Today we  have a new Past/Present post for our blog readers, with two chess prints. Benjamin Franklin, in his 1750 article, The Morals of Chess, wrote “The Game of Chess is not merely an idle amusement; several very valuable qualities of the mind, useful in the course of human life, are to be acquired and strengthened by it, so as to become habits ready on all occasions; for life is a kind of Chess, in which we have often points to gain, and competitors or adversaries to contend with, and in which there is a vast variety of good and ill events, that are, in some degree, the effect of prudence, or the want of it. ” Chess has long been enjoyed by clerics, students, and merchants, and as such, has been part of popular culture for years and years. Our older print is an attractive genre scene, depicting two old friends engaged in a chess match.
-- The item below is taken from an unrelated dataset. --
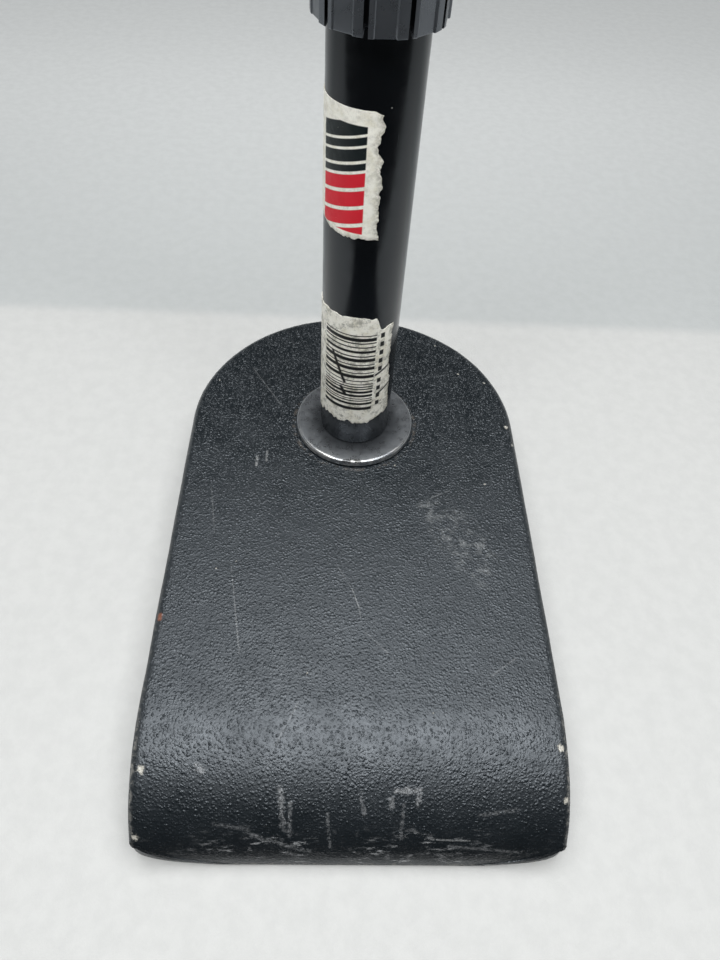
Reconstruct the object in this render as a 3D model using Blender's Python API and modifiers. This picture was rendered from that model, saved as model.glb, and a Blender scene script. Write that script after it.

The newer print is by NY artist Richard Sloat, and offers a unique perspective, as if the viewer is playing the game of strategy against the subject, weighing his ( or her) next move. We hope you enjoy today’s Past/Perfect pairing.

Image on Left: Alte Freunde.  C. M. Webb. Engraved by Paul Droehmer. Mixed-media engraving, c. 1860.

Image on Right: Chess in the Park. Richard Sloat. Etching, 2003. Edition 70. Inscribed “A.P.”